_Problem requirements_: Your task is to give the data again, exactly, with every line intact.

_Collected material_:
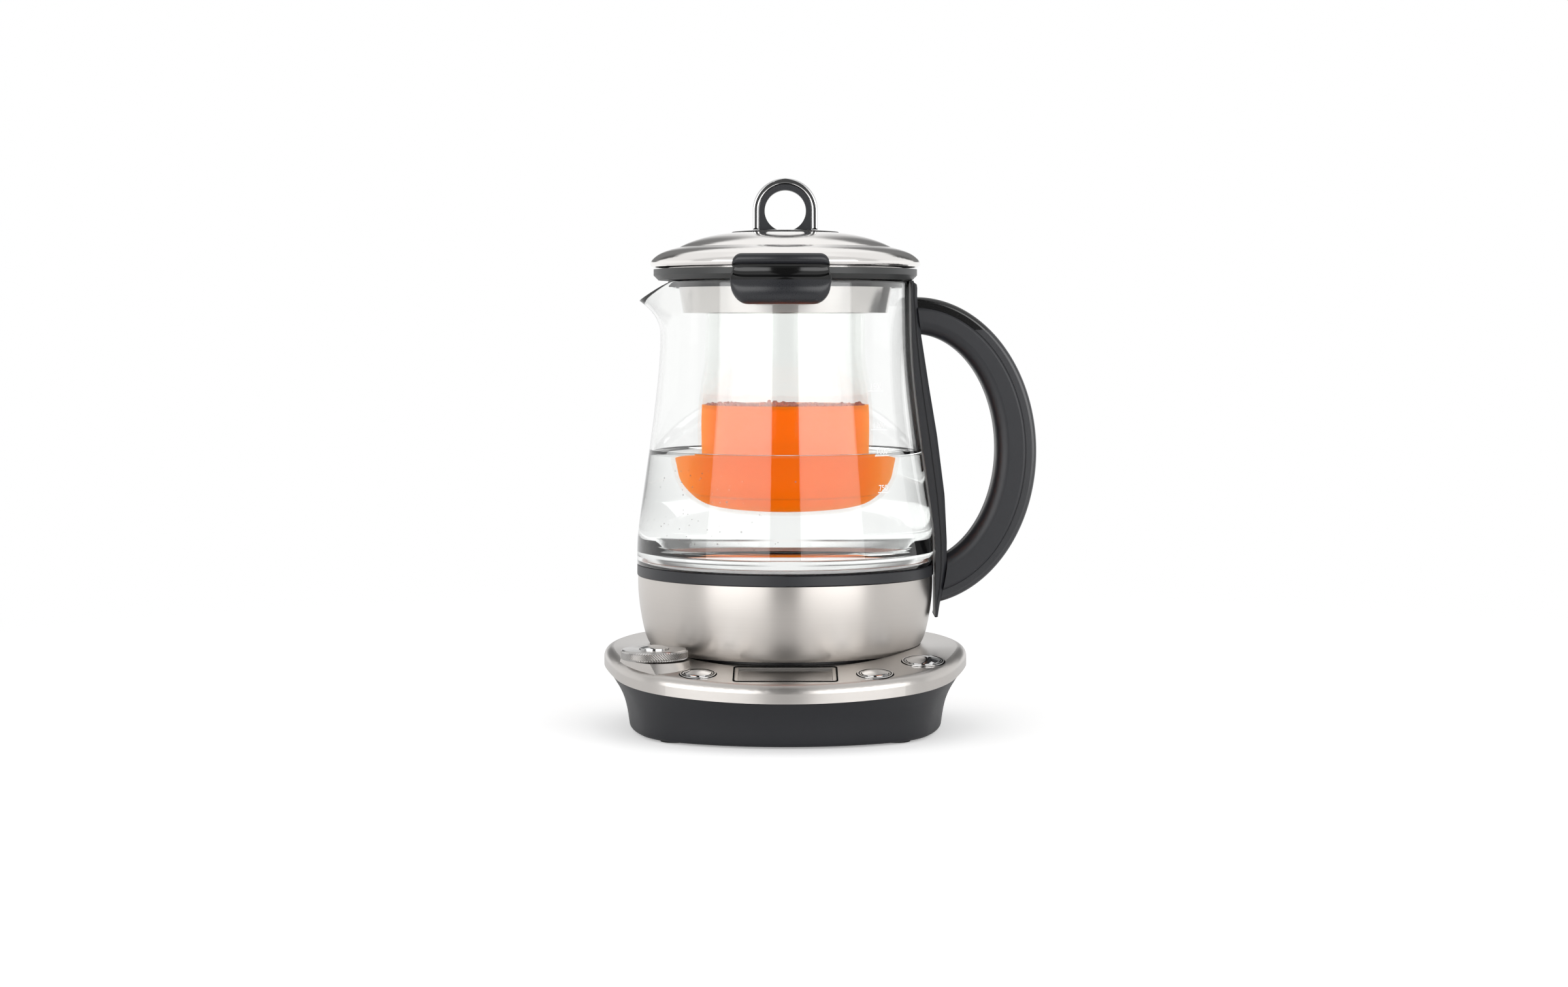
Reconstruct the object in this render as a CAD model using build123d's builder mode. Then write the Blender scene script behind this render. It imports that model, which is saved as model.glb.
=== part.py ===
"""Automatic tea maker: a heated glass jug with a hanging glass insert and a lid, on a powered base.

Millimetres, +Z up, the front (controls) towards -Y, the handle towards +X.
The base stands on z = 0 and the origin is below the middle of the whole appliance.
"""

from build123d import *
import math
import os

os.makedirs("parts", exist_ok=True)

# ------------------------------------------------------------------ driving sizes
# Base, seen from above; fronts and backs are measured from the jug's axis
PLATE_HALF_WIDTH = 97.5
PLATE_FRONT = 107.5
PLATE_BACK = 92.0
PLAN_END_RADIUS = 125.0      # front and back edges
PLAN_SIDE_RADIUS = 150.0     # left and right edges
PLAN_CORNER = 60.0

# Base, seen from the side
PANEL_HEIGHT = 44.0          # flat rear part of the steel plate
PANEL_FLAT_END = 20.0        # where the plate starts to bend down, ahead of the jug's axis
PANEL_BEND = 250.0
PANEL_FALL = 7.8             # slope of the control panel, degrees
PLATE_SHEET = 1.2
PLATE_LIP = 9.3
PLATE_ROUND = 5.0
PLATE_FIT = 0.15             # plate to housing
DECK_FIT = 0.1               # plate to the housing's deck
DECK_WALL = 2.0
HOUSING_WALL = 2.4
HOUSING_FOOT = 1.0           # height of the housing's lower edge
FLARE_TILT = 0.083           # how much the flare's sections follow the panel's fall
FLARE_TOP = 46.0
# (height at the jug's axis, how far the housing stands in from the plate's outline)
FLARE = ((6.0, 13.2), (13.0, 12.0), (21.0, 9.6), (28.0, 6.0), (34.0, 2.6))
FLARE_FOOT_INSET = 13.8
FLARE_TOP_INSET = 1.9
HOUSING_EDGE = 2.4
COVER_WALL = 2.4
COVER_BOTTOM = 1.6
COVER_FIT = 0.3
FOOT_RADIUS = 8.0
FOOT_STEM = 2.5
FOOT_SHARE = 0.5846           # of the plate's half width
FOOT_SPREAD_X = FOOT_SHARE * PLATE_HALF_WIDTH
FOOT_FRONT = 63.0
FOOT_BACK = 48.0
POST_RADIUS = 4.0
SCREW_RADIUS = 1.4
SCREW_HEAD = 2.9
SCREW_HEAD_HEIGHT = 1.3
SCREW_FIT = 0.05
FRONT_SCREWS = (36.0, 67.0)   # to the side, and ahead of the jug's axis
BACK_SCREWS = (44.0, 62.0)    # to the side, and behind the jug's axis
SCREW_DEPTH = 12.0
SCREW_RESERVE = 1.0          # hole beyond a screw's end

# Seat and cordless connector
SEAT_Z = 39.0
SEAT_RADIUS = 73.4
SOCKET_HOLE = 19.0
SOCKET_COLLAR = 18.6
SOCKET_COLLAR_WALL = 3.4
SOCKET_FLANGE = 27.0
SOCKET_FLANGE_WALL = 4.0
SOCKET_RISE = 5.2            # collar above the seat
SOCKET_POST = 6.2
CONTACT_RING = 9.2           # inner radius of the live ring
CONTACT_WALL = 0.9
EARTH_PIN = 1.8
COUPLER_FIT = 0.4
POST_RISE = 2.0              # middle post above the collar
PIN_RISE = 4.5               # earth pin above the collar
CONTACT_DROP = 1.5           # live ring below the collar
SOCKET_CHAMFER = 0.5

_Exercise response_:
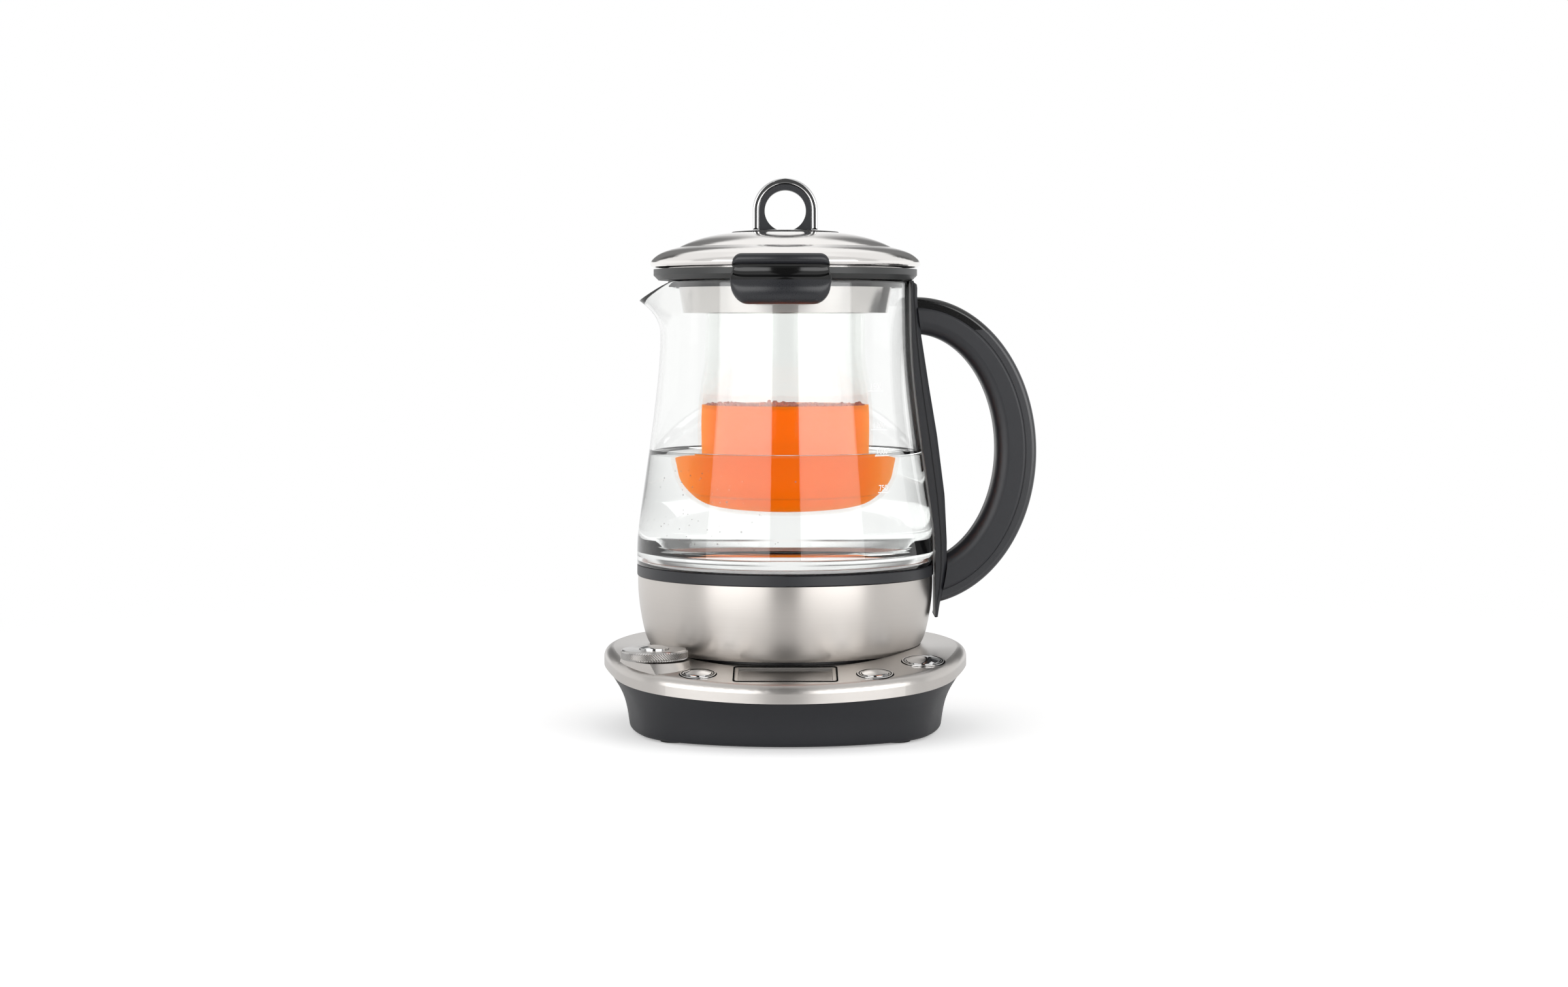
Reconstruct the object in this render as a CAD model using build123d's builder mode. Then write the Blender scene script behind this render. It imports that model, which is saved as model.glb.
=== part.py ===
"""Automatic tea maker: a heated glass jug with a hanging glass insert and a lid, on a powered base.

Millimetres, +Z up, the front (controls) towards -Y, the handle towards +X.
The base stands on z = 0 and the origin is below the middle of the whole appliance.
"""

from build123d import *
import math
import os

os.makedirs("parts", exist_ok=True)

# ------------------------------------------------------------------ driving sizes
# Base, seen from above; fronts and backs are measured from the jug's axis
PLATE_HALF_WIDTH = 97.5
PLATE_FRONT = 107.5
PLATE_BACK = 92.0
PLAN_END_RADIUS = 125.0      # front and back edges
PLAN_SIDE_RADIUS = 150.0     # left and right edges
PLAN_CORNER = 60.0

# Base, seen from the side
PANEL_HEIGHT = 44.0          # flat rear part of the steel plate
PANEL_FLAT_END = 20.0        # where the plate starts to bend down, ahead of the jug's axis
PANEL_BEND = 250.0
PANEL_FALL = 7.8             # slope of the control panel, degrees
PLATE_SHEET = 1.2
PLATE_LIP = 9.3
PLATE_ROUND = 5.0
PLATE_FIT = 0.15             # plate to housing
DECK_FIT = 0.1               # plate to the housing's deck
DECK_WALL = 2.0
HOUSING_WALL = 2.4
HOUSING_FOOT = 1.0           # height of the housing's lower edge
FLARE_TILT = 0.083           # how much the flare's sections follow the panel's fall
FLARE_TOP = 46.0
# (height at the jug's axis, how far the housing stands in from the plate's outline)
FLARE = ((6.0, 13.2), (13.0, 12.0), (21.0, 9.6), (28.0, 6.0), (34.0, 2.6))
FLARE_FOOT_INSET = 13.8
FLARE_TOP_INSET = 1.9
HOUSING_EDGE = 2.4
COVER_WALL = 2.4
COVER_BOTTOM = 1.6
COVER_FIT = 0.3
FOOT_RADIUS = 8.0
FOOT_STEM = 2.5
FOOT_SHARE = 0.5846           # of the plate's half width
FOOT_SPREAD_X = FOOT_SHARE * PLATE_HALF_WIDTH
FOOT_FRONT = 63.0
FOOT_BACK = 48.0
POST_RADIUS = 4.0
SCREW_RADIUS = 1.4
SCREW_HEAD = 2.9
SCREW_HEAD_HEIGHT = 1.3
SCREW_FIT = 0.05
FRONT_SCREWS = (36.0, 67.0)   # to the side, and ahead of the jug's axis
BACK_SCREWS = (44.0, 62.0)    # to the side, and behind the jug's axis
SCREW_DEPTH = 12.0
SCREW_RESERVE = 1.0          # hole beyond a screw's end

# Seat and cordless connector
SEAT_Z = 39.0
SEAT_RADIUS = 73.4
SOCKET_HOLE = 19.0
SOCKET_COLLAR = 18.6
SOCKET_COLLAR_WALL = 3.4
SOCKET_FLANGE = 27.0
SOCKET_FLANGE_WALL = 4.0
SOCKET_RISE = 5.2            # collar above the seat
SOCKET_POST = 6.2
CONTACT_RING = 9.2           # inner radius of the live ring
CONTACT_WALL = 0.9
EARTH_PIN = 1.8
COUPLER_FIT = 0.4
POST_RISE = 2.0              # middle post above the collar
PIN_RISE = 4.5               # earth pin above the collar
CONTACT_DROP = 1.5           # live ring below the collar
SOCKET_CHAMFER = 0.5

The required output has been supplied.